Чтобы понять значение Пражского манифеста, стоит еще раз обратиться к политическим основам русско-немецкого сотрудничества. Советские авторы неустанно твердят, что Власов "продался [317] немецким фашистам", заверил Гитлера в собственном вернопод-данничестве и связал со своим именем "одно из самых подлых и черных деяний в истории Великой Отечественной войны"{825}. Но как в действительности складывались отношения Власова с немцами и, в частности, его отношение к национал-социализму? Руководители Освободительного движения с самого начала не скрывали, что сотрудничество с немцами возможно для них лишь на основе абсолютного равенства. Высказываний на этот счет чрезвычайно много, мы ограничимся лишь несколькими примерами. Так, Власов при всякой возможности критически высказывался в адрес немецкой восточной политики.
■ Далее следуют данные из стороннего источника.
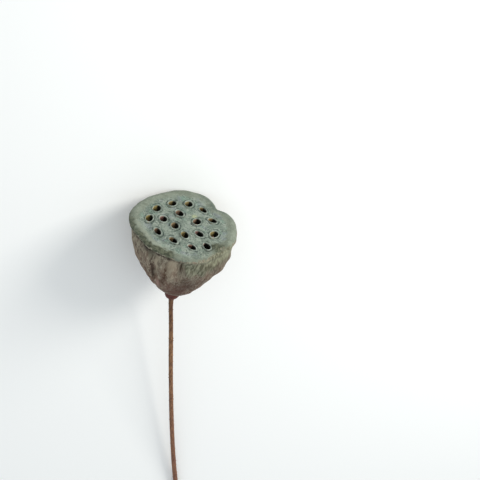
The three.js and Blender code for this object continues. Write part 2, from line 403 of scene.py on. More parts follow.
# The stalk's cut end.
CUT_EDGE = 1.2                # length over which its edge is rounded
CUT_EDGE_DEPTH = 0.15
CUT_DISH = 0.15               # how far its middle is sunk
CANAL_DEPTH = 1.1             # the six air canals
MIDDLE_CANAL_DEPTH = 0.8

# The table in metres: half its side, and its level, a little under the pod.
TABLE_HALF_SIDE = 3.0
TABLE_LEVEL = -0.0002

# Fineness of the surfaces.
FACE_CELLS = 180              # cells along each side of the face's square grid
LINING_COLUMNS = 56
LINING_ROWS = 58
SEED_COLUMNS = 36
SEED_ROWS = 26
STALK_COLUMNS = 40
STALK_ROWS = 640
CUT_END_RINGS = 11


def spin_about(axis, degrees):
    """3 by 3 turn about the axis "X" or "Z"."""
    return np.array(Matrix.Rotation(math.radians(degrees), 3, axis))


HEAD_TURN = spin_about("Z", TURN) @ spin_about("X", LEAN) @ spin_about("Z", SPIN)


def place_head(points):
    """Points of the head's frame in millimetres, laid down in metres, with what would pass the table's
    surface worn flat against it."""
    world = (points @ HEAD_TURN.T + NECK_PLACE) * MM
    world[..., 2] = np.maximum(world[..., 2], 0.0)
    return world


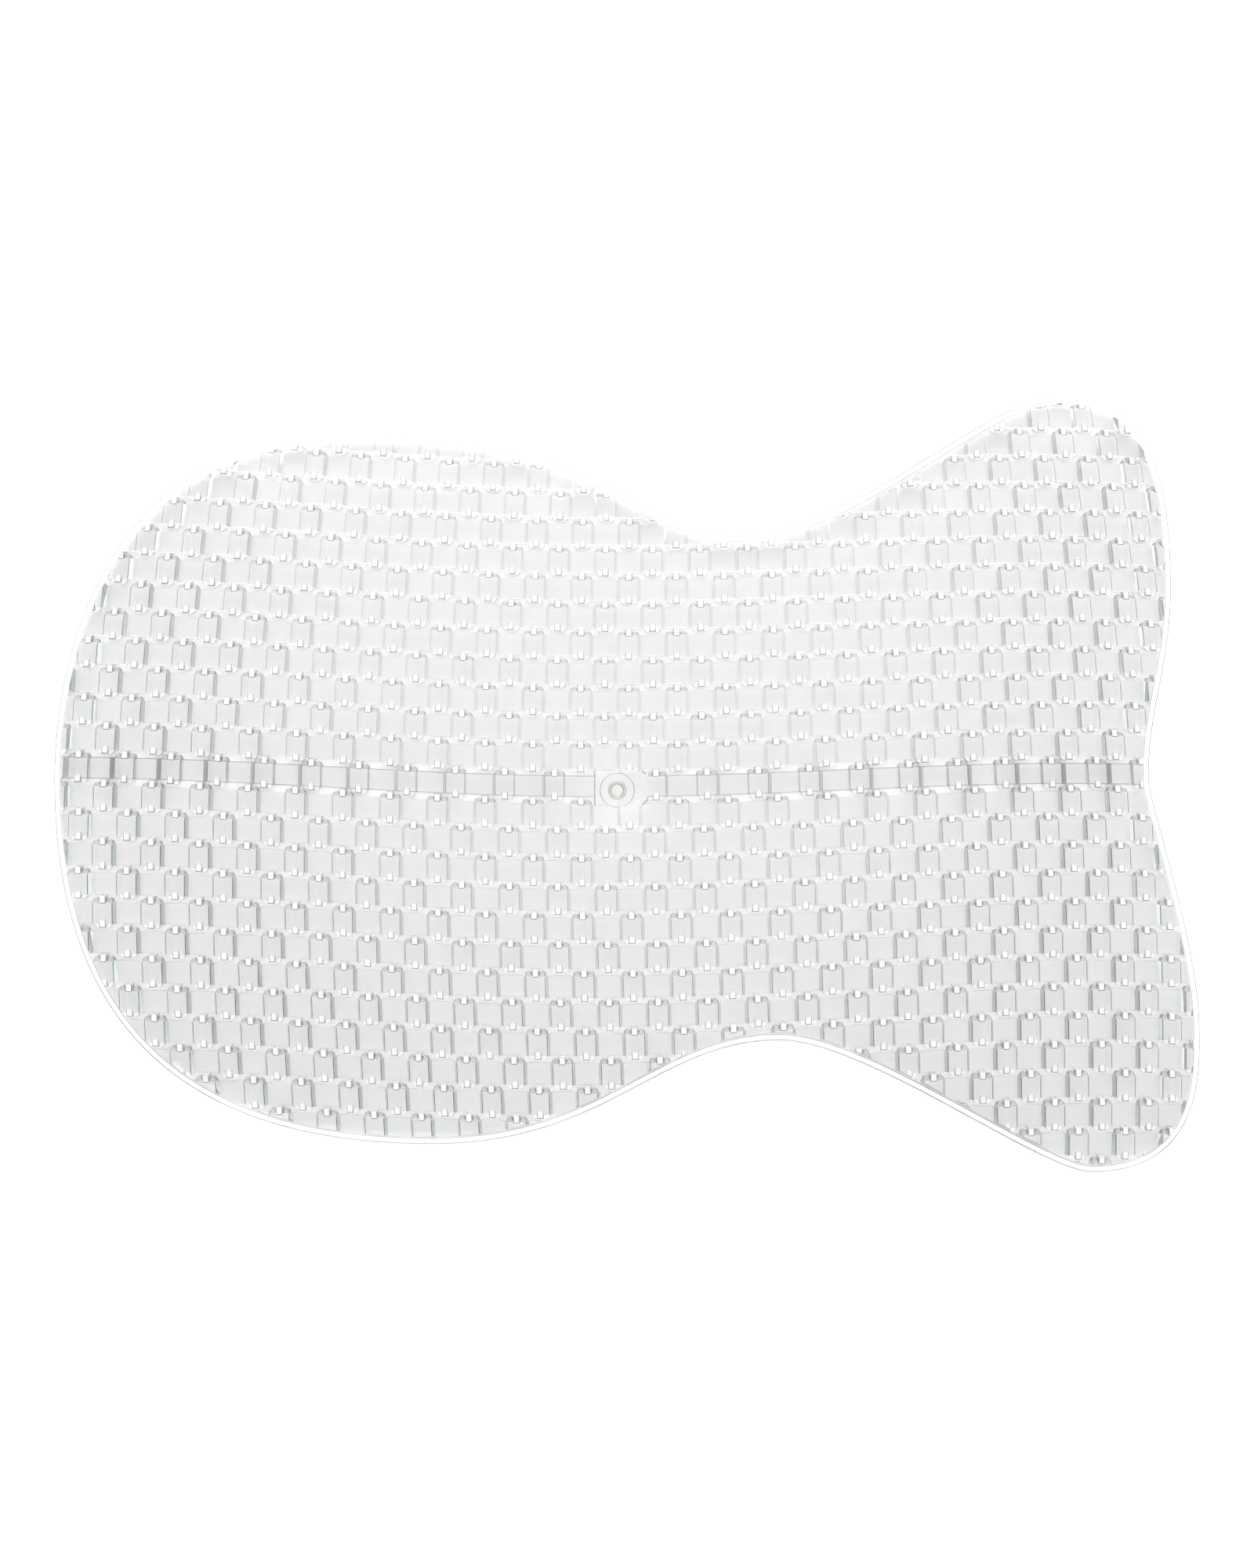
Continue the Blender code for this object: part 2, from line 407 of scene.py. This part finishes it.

Уже в начале 1943 года на открытом собрании в Пскове он подверг резкой критике предрассудки многих немцев, которые видят в русских людей второго сорта. Как сказано в немецком донесении, "он произнес слово "унтерменш", заявил, что не считает себя "унтерменшем", и спросил присутствующих, считают ли они себя "унтерменшами"{826}. В речи перед членами ВВС РОА 18 февраля 1945 года Власов обвинил Германию в разжигании ненависти "между двумя великими народами"{827}. Один из ближайших сотрудников Власова полковник Боярский (впоследствии генерал-майор) в июне 1943 года прямо заявил своим немецким слушателям, что русские и немцы могут стать "лучшими друзьями, но могут и злейшими врагами". Он предостерег немцев от "предательства" принципов равноправного союза, сказав, что нормальные отношения возможны лишь в случае выполнения этих принципов. Боярский считал непременной предпосылкой сотрудничества уважение национальной независимости России{828}. Русские ни разу не отступили от этих требований. Это отразилось также в речи начальника личной канцелярии Власова полковника Кромиади перед восточными рабочими в Сосновце 23 декабря 1944 года: "Мы честно протягиваем Германии руку, но в ответ мы требуем к себе тоже честного отношения"{829}. Все это позволяет определить заключенный в Праге союз как вынужденный, как военное содружество, порожденное необходимостью. В Пражском манифесте по этому поводу говорится:
Комитет Освобождения Народов России приветствует помощь Германии на условиях, не затрагивающих чести и независимости нашей Родины. Эта помощь является сейчас единственной реальной возможностью организовать вооруженную борьбу против сталинской клики. [318]
П. Григоренко в своих мемуарах спрашивает: "Могли ли такие люди, как Нерянин, которые поставили своей целью свержение сталинского режима, упустить возможность, предоставляемую им сотрудничеством с немцами?"*{830} Старший лейтенант Дмитриев в речи на многолюдном митинге в берлинском "Доме Европы" 18 ноября 1944 года сказал: Агенты НКВД и вся большевистская пропаганда будут стараться оклеветать нас, изобразить безыдейными наймитами немецкой армии. Но мы спокойны... мы не наймиты Германии и не собираемся ими быть. Мы союзники Германии, вступившие в борьбу для выполнения наших собственных национальных задач, для осуществления наших народных идей, для создания свободного независимого отечества*{831}.